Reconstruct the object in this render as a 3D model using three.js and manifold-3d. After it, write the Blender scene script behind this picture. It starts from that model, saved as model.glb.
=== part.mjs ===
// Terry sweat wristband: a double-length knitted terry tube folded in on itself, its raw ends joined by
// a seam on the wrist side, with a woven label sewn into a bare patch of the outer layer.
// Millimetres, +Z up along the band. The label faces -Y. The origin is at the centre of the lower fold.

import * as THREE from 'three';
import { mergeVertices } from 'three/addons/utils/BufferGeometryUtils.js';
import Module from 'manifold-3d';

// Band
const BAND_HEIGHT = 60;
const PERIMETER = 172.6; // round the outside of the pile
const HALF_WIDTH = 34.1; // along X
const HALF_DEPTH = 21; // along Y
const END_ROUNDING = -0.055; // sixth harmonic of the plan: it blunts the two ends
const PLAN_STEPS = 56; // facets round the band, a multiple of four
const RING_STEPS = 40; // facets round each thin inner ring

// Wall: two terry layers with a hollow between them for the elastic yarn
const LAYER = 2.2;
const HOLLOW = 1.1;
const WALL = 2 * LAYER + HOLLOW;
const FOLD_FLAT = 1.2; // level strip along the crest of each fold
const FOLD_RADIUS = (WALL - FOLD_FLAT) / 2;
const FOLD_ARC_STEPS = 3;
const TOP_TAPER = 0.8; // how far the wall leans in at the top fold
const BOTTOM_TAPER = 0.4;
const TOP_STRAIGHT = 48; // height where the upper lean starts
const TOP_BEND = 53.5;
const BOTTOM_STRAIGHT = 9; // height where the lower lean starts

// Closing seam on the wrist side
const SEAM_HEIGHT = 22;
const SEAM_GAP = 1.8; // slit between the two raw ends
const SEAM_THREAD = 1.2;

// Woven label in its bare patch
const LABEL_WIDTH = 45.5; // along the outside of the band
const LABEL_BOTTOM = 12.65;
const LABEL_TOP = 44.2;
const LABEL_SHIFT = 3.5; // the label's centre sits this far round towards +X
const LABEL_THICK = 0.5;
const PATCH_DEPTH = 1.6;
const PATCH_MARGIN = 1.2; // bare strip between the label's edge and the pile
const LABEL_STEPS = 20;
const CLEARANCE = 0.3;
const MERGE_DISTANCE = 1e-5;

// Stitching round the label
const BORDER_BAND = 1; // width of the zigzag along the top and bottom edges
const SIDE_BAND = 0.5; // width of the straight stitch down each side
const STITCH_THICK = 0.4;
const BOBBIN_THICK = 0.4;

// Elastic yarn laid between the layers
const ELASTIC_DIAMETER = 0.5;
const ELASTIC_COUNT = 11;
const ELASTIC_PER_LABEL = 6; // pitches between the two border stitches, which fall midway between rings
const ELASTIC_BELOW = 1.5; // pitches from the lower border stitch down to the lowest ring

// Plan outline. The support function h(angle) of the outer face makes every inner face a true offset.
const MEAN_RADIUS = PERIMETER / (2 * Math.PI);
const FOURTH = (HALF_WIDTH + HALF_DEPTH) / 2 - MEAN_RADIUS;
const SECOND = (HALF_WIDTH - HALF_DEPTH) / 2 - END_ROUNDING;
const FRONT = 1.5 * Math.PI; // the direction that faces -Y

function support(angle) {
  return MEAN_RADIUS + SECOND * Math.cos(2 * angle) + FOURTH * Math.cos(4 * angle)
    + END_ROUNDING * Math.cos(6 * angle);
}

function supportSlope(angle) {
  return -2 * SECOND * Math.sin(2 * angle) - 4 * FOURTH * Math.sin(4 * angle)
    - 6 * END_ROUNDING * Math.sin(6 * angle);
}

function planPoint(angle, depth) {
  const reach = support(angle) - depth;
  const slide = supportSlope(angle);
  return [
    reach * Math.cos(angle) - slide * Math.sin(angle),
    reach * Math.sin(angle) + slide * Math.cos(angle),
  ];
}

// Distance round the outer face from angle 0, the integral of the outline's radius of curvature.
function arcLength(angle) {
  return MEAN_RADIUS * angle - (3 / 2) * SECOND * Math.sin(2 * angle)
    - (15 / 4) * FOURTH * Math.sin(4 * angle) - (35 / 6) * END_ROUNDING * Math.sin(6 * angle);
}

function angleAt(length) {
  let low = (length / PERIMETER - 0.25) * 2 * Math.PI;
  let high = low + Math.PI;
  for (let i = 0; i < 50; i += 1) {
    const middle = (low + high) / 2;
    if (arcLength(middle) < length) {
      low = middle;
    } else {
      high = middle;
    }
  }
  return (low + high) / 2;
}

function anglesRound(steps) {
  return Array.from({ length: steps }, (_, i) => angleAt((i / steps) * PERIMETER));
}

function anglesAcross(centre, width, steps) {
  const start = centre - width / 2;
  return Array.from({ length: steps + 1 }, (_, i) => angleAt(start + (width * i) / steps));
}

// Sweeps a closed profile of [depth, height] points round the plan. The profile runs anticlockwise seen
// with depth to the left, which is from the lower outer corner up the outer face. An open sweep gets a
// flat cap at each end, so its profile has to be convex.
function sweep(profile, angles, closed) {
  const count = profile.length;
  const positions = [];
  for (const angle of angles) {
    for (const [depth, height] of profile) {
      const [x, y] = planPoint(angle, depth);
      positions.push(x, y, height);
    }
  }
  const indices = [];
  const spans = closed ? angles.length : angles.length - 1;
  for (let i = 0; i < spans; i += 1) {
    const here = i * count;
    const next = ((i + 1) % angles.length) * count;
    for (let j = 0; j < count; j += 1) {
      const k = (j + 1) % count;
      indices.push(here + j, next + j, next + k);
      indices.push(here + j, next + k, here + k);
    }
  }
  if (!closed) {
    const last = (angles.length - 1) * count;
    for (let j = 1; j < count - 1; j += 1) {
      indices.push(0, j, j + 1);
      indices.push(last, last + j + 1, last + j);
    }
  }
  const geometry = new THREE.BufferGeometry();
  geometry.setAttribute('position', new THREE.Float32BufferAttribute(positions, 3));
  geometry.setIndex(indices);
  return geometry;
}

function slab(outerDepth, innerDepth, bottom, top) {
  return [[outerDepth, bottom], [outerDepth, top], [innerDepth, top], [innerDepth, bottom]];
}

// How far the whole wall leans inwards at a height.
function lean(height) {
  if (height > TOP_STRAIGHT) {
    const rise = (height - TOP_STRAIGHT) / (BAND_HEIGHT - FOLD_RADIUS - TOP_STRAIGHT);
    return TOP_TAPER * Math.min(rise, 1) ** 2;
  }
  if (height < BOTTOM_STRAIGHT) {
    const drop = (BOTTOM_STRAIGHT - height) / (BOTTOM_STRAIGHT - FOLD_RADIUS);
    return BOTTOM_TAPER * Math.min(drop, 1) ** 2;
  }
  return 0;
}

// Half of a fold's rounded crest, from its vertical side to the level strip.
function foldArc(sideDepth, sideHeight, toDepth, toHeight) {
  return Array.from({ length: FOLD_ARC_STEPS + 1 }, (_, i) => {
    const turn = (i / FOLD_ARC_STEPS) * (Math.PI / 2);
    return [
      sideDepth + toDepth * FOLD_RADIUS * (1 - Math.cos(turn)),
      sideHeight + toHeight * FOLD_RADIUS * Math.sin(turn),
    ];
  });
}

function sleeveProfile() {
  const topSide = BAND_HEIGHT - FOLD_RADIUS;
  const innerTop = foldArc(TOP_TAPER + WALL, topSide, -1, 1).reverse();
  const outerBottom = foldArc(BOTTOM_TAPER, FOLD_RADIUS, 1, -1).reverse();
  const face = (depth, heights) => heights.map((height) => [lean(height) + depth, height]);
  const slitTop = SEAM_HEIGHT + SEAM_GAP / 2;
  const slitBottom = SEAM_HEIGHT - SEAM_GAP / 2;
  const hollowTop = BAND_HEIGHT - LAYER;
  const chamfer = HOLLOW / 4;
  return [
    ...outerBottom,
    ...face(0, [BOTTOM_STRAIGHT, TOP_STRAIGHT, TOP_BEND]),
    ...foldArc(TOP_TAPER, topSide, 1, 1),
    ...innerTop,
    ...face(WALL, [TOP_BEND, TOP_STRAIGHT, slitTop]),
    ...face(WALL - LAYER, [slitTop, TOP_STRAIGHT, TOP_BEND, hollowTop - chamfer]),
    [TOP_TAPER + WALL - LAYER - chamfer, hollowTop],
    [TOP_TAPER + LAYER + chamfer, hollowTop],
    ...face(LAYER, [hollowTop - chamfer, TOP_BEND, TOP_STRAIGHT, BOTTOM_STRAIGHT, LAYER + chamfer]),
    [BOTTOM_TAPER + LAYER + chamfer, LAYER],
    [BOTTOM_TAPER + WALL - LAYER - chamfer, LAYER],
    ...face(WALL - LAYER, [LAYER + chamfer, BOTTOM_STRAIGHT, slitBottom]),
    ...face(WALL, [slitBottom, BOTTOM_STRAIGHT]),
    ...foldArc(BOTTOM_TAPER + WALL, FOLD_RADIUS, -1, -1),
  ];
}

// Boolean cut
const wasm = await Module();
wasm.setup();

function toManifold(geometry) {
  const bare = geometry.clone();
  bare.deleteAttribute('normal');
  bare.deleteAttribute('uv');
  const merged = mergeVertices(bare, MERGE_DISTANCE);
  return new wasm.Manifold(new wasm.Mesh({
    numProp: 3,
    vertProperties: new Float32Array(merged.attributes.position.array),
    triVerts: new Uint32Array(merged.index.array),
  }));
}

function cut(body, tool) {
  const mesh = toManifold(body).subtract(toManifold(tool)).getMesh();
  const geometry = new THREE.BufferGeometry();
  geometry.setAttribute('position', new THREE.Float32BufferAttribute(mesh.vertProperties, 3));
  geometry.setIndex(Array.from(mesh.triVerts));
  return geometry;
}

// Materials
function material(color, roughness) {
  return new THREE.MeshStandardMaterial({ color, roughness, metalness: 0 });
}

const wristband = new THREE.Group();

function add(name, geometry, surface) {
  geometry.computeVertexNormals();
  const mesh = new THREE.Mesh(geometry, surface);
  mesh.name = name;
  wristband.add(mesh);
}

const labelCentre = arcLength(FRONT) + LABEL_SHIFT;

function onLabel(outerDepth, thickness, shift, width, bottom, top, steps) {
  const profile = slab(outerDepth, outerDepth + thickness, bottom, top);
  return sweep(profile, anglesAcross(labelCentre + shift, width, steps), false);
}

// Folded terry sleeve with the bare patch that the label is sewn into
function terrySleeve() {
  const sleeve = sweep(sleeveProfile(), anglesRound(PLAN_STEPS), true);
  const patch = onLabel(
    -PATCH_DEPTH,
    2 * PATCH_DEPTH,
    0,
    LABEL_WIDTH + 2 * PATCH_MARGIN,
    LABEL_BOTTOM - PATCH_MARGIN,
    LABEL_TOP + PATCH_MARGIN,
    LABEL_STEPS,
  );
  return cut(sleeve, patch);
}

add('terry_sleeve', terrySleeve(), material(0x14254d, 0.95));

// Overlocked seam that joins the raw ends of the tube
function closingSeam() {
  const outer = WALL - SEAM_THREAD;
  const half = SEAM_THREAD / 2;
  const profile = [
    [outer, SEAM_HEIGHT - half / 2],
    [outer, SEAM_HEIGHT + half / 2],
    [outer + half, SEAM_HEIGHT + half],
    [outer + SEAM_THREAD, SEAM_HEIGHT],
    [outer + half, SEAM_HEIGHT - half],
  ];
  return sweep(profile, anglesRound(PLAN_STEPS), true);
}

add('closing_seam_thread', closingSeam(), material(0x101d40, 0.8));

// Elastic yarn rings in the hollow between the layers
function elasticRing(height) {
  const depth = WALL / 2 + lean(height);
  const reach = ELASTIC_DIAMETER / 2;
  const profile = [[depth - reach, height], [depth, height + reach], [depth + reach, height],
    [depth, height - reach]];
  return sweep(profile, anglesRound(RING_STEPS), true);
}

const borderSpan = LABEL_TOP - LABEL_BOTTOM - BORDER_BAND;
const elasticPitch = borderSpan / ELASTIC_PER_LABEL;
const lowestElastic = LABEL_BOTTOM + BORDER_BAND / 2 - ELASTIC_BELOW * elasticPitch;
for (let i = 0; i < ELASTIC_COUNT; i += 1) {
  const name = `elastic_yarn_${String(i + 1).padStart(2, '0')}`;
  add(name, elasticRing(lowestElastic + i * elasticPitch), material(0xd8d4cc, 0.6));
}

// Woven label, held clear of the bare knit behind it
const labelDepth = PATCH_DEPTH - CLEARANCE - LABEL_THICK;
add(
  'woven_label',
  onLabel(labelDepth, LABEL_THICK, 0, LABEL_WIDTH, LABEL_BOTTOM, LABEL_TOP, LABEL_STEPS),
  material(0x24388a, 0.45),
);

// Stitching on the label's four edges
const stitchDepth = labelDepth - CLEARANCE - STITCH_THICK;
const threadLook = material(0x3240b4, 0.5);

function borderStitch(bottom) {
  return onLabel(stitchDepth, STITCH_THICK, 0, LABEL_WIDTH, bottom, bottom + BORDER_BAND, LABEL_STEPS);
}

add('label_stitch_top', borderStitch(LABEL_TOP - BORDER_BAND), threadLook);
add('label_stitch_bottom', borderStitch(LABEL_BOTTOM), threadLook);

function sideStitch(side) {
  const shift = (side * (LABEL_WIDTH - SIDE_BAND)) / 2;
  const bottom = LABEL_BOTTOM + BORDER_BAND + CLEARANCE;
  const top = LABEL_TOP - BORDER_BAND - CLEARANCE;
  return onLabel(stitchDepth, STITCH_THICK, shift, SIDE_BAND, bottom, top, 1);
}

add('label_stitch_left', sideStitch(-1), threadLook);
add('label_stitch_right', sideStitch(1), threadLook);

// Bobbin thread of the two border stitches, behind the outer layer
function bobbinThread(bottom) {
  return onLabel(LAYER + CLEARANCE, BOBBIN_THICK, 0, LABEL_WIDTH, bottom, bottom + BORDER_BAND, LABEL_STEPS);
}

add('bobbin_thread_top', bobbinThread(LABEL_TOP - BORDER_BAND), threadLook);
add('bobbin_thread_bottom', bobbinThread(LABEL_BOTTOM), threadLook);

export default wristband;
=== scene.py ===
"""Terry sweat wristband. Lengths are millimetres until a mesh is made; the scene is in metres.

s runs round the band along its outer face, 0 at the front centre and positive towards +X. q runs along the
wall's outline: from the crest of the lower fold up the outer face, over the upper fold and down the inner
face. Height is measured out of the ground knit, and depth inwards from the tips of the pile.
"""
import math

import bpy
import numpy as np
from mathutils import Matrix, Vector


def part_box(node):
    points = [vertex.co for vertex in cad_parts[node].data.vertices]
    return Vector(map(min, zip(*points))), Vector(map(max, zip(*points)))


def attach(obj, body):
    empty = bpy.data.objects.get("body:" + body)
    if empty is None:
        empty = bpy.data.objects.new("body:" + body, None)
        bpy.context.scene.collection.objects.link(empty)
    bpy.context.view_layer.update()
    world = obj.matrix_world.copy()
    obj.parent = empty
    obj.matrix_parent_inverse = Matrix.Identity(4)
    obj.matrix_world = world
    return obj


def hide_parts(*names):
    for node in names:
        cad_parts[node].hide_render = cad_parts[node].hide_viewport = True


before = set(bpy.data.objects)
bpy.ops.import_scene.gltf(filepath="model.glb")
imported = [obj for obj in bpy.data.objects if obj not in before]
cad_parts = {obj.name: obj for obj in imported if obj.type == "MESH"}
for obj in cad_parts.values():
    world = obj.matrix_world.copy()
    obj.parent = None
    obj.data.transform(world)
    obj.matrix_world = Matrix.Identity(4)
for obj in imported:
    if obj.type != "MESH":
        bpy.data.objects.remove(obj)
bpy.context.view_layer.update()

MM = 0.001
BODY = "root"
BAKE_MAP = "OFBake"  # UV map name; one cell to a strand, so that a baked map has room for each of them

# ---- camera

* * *

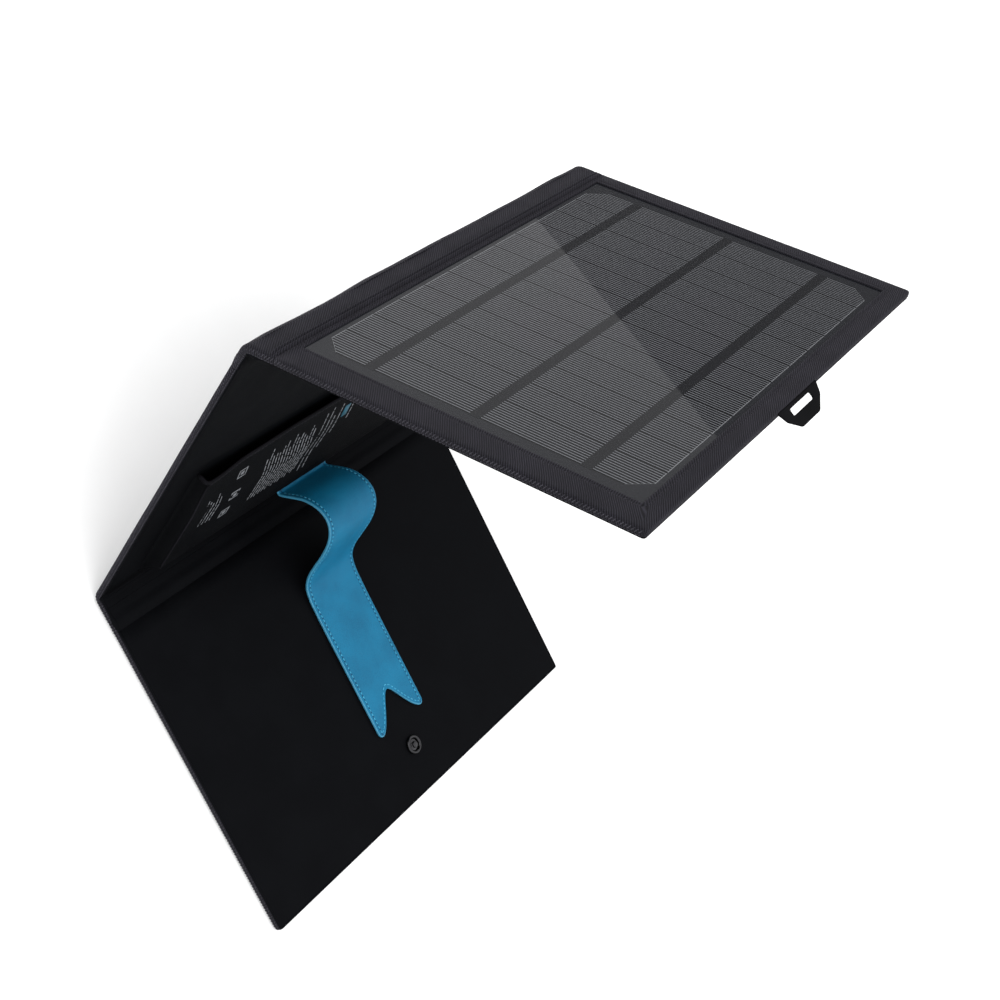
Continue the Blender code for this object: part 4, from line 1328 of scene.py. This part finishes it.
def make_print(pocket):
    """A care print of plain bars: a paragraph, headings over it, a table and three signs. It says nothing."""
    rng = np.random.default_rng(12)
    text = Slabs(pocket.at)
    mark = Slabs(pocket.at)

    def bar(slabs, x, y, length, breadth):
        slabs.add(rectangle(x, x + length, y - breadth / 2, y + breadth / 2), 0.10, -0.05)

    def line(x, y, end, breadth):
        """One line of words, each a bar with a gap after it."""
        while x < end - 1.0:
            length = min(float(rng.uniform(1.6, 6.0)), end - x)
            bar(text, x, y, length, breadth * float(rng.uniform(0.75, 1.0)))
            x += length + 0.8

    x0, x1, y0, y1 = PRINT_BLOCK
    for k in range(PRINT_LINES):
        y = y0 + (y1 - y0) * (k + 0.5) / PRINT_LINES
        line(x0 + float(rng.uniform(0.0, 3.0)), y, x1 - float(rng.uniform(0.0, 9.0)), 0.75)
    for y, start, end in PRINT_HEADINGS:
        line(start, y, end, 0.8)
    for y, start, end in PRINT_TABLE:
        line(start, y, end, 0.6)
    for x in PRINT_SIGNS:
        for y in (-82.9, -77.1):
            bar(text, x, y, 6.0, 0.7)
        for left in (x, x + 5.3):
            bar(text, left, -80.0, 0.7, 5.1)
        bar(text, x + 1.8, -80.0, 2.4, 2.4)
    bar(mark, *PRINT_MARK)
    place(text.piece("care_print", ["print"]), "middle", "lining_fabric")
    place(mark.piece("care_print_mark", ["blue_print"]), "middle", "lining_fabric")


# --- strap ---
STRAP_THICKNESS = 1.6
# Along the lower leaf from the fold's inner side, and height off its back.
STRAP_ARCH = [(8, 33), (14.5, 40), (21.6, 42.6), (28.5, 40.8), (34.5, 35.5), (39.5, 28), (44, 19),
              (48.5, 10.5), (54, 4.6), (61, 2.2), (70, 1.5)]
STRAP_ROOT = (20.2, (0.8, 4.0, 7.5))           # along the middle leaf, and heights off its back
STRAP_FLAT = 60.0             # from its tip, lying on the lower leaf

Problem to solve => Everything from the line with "bobbinThread(LABEL_TOP - BORDER_BAND), threadLook);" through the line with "is in metres.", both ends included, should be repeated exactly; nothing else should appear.

Finished task =>
add('bobbin_thread_top', bobbinThread(LABEL_TOP - BORDER_BAND), threadLook);
add('bobbin_thread_bottom', bobbinThread(LABEL_BOTTOM), threadLook);

export default wristband;
=== scene.py ===
"""Terry sweat wristband. Lengths are millimetres until a mesh is made; the scene is in metres.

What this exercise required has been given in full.